TCP/IP Weapons School 3.0: Black Hat Edition
Richard Bejtlich, TaoSecurity
DC 2011 Training Session // january 16 - 17
Overview
Is your network safe from intruders? Do you know how to find out? Do you know what to do when you learn the truth? If you need answers to these questions, TCP/IP Weapons School 3.0 (TWS3) is the Black Hat course for you. This vendor-neutral, open source software-friendly, reality-driven two-day event will teach students the investigative mindset not found in classes that focus solely on tools. TWS3 is hands-on, lab-centric, and grounded in the latest strategies and tactics that work against adversaries like organized criminals, opportunistic intruders, and advanced persistent threats.
What You Will Learn
My goal is for students to be able to leave this class and immediately implement what they've learned in their own enterprise. The course outline includes:
- Collection: What data do you need to detect intruders? How can you acquire it? What tools and platforms work, and what doesn't? Can I build what I need?
- Analysis: How do you make sense of data? If intrusion detection systems are dead, what good are they? What is Network Security Monitoring (NSM)? How can I perform network forensics?
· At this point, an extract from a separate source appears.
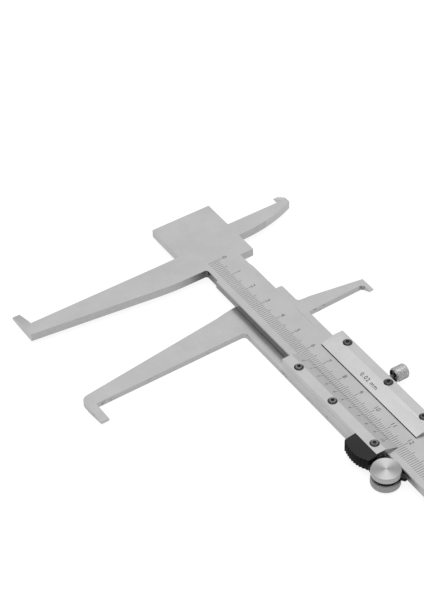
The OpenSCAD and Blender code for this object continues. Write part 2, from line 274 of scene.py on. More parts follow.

- Escalation: What do you do when you suspect an intrusion? How can you confirm a compromise? How should you act?
- Response: You're owned -- now what? Do you contain, remediate, or play dead? How do intruders react to your actions? Can you ever win?
Course Structure
TWS3 consists of a series of data-driven scenarios where students must interpret evidence in order to identify suspicious and malicious activity. The purpose of the exercises is to develop an investigative mindset, independent of any specific tool or vendor. Students will be given advice on how to perform forensic and intrusion analysis and then allowed to form conclusions through hands-on inspection.
Who Should Take This Course
TWS3 is designed for basic to intermediate network security personnel. This course is an excellent way for someone with general security knowledge to enter the incident response field. Investigators with a background in hard disk forensics but little experience with intrusion analysis will also find this course a great way to expand their horizons. Because this course addresses the entire incident detection and response process, students should not expect extremely advanced material in any single area (such as memory forensics), although the instructor is willing to discuss network-centric issues beyond the intermediate level if questioned.
If you have taken Richard Bejtlich's TCP/IP Weapons School at USENIX or Black Hat before, TWS3 is DIFFERENT. Richard Please join Richard for a class unlike previous versions of TCP/IP Weapons School! Richard wrote new labs and exercises for TWS3, so if you've attended TWS1 or TWS2, you'll find new material in this third version of the class.
Prerequisites
Students must be comfortable using command line tools in a non-Windows environment such as Linux or FreeBSD. Students must have at least basic familiarity with TCP/IP networking and packet analysis. Students must bring their own laptop; see What to Bring for details.
Course Length
Two days. All course materials, lunch and two coffee breaks will be provided. A Certificate of Completion will be offered.
What to bring:
Students MUST BRING a laptop with at least 10 GB free and a DVD drive. The laptop MUST HAVE a VMware product installed prior to class. Other virtualization technologies such as Virtualbox are NOT supported by the instructor.
The instructor tests the VMs with several VMware products and operating systems. The instructor expects the VMs to work on VMware Player (free), VMware Workstation (not free) and VMware Fusion (not free), although not all combinations can be tested.
Trainer
Richard Bejtlich is Director of Incident Response for General Electric, and leader of the GE Computer Incident Response Team (GE-CIRT, www.ge.com/cirt). Prior to GE, Richard operated TaoSecurity LLC as an independent consultant, protected national security interests for ManTech Corporation's Computer Forensics and Intrusion Analysis division, investigated intrusions as part of Foundstone's incident response team, and monitored client networks for Ball Corporation. Richard began his digital security career as a military intelligence officer at the Air Force Computer Emergency Response Team (AFCERT), Air Force Information Warfare Center (AFIWC), and Air Intelligence Agency (AIA). Richard is a graduate of Harvard University and the United States Air Force Academy. He wrote "The Tao of Network Security Monitoring" and "Extrusion Detection," and co-authored "Real
Digital Forensics." He also writes for his blog (taosecurity.blogspot.com) and teaches for Black Hat.